SOURCE DATA:
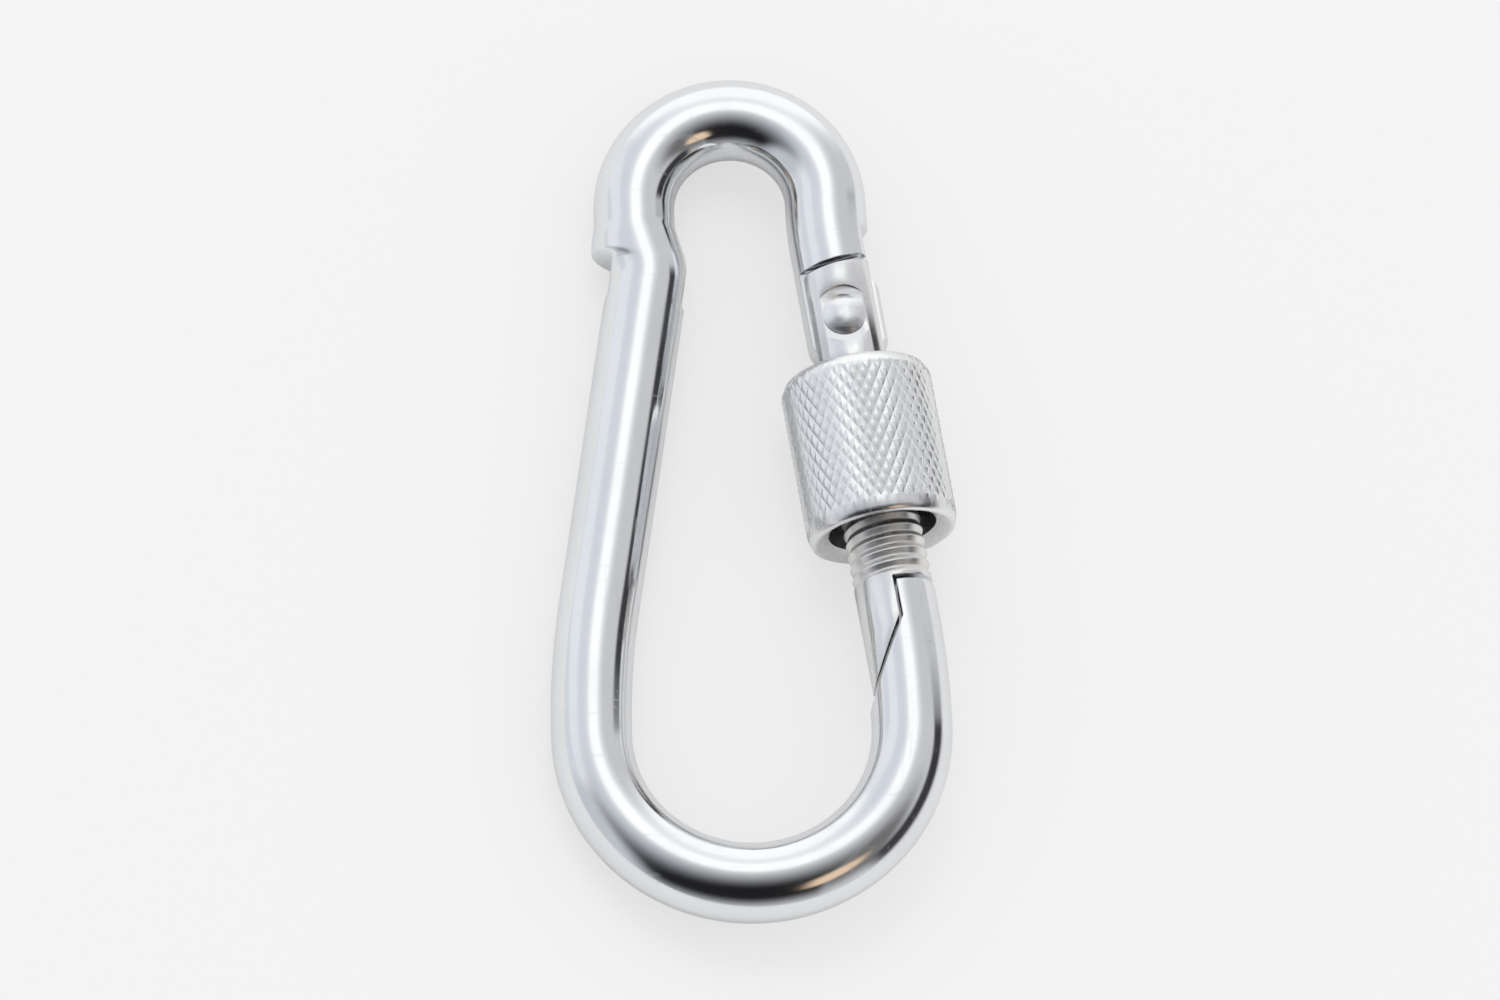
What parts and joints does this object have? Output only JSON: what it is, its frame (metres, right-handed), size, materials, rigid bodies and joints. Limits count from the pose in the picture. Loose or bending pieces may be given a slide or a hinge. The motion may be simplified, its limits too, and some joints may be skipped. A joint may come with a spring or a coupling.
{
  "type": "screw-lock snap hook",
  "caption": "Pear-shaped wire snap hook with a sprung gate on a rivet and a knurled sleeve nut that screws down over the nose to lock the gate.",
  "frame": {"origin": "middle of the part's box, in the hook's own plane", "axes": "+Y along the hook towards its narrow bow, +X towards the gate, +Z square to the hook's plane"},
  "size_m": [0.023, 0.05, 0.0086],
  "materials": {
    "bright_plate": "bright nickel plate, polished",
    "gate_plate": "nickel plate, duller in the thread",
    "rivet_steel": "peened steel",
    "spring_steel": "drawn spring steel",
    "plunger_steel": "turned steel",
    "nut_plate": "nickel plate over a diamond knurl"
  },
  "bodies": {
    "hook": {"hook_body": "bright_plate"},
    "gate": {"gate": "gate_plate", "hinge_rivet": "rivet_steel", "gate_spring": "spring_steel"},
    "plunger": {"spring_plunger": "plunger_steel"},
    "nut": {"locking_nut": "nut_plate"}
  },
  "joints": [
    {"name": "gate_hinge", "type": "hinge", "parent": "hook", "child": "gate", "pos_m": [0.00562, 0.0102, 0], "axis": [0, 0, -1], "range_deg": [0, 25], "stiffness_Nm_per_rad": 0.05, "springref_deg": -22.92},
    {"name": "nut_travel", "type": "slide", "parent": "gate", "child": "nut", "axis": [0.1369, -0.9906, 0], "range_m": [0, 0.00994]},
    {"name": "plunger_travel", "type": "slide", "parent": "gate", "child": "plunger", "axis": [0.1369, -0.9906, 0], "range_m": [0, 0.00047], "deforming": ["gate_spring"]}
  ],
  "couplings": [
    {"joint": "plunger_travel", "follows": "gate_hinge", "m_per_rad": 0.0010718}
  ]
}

TASK TO COMPLETE: Print the listing above in its entirety, with every line exact.

RESPONSE TO THE EXERCISE:
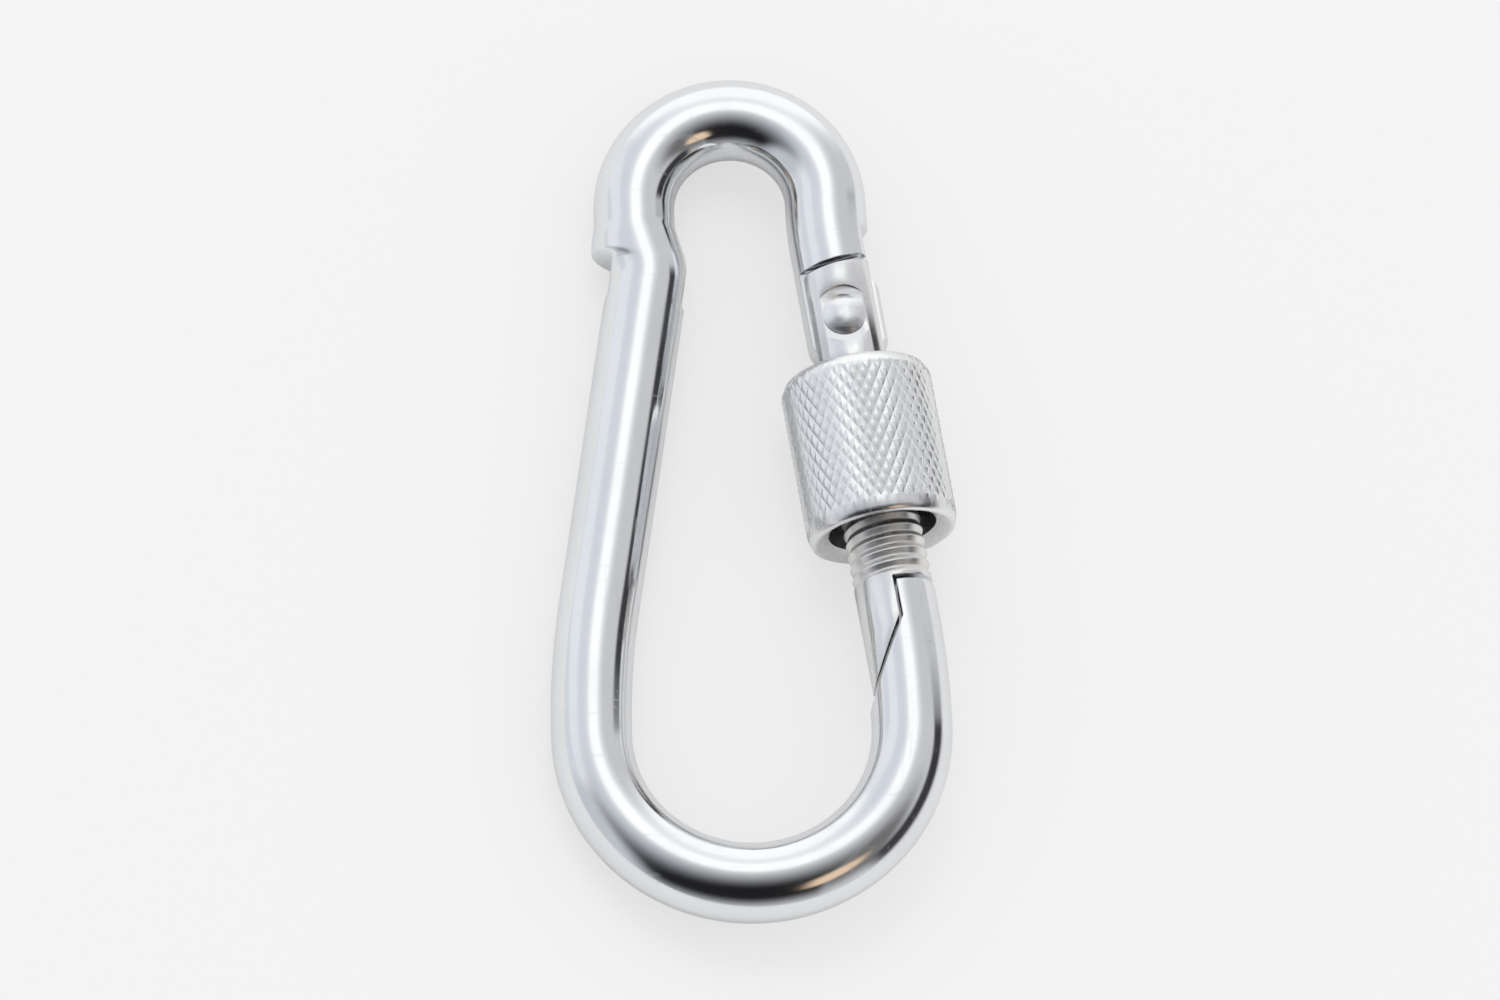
What parts and joints does this object have? Output only JSON: what it is, its frame (metres, right-handed), size, materials, rigid bodies and joints. Limits count from the pose in the picture. Loose or bending pieces may be given a slide or a hinge. The motion may be simplified, its limits too, and some joints may be skipped. A joint may come with a spring or a coupling.
{
  "type": "screw-lock snap hook",
  "caption": "Pear-shaped wire snap hook with a sprung gate on a rivet and a knurled sleeve nut that screws down over the nose to lock the gate.",
  "frame": {"origin": "middle of the part's box, in the hook's own plane", "axes": "+Y along the hook towards its narrow bow, +X towards the gate, +Z square to the hook's plane"},
  "size_m": [0.023, 0.05, 0.0086],
  "materials": {
    "bright_plate": "bright nickel plate, polished",
    "gate_plate": "nickel plate, duller in the thread",
    "rivet_steel": "peened steel",
    "spring_steel": "drawn spring steel",
    "plunger_steel": "turned steel",
    "nut_plate": "nickel plate over a diamond knurl"
  },
  "bodies": {
    "hook": {"hook_body": "bright_plate"},
    "gate": {"gate": "gate_plate", "hinge_rivet": "rivet_steel", "gate_spring": "spring_steel"},
    "plunger": {"spring_plunger": "plunger_steel"},
    "nut": {"locking_nut": "nut_plate"}
  },
  "joints": [
    {"name": "gate_hinge", "type": "hinge", "parent": "hook", "child": "gate", "pos_m": [0.00562, 0.0102, 0], "axis": [0, 0, -1], "range_deg": [0, 25], "stiffness_Nm_per_rad": 0.05, "springref_deg": -22.92},
    {"name": "nut_travel", "type": "slide", "parent": "gate", "child": "nut", "axis": [0.1369, -0.9906, 0], "range_m": [0, 0.00994]},
    {"name": "plunger_travel", "type": "slide", "parent": "gate", "child": "plunger", "axis": [0.1369, -0.9906, 0], "range_m": [0, 0.00047], "deforming": ["gate_spring"]}
  ],
  "couplings": [
    {"joint": "plunger_travel", "follows": "gate_hinge", "m_per_rad": 0.0010718}
  ]
}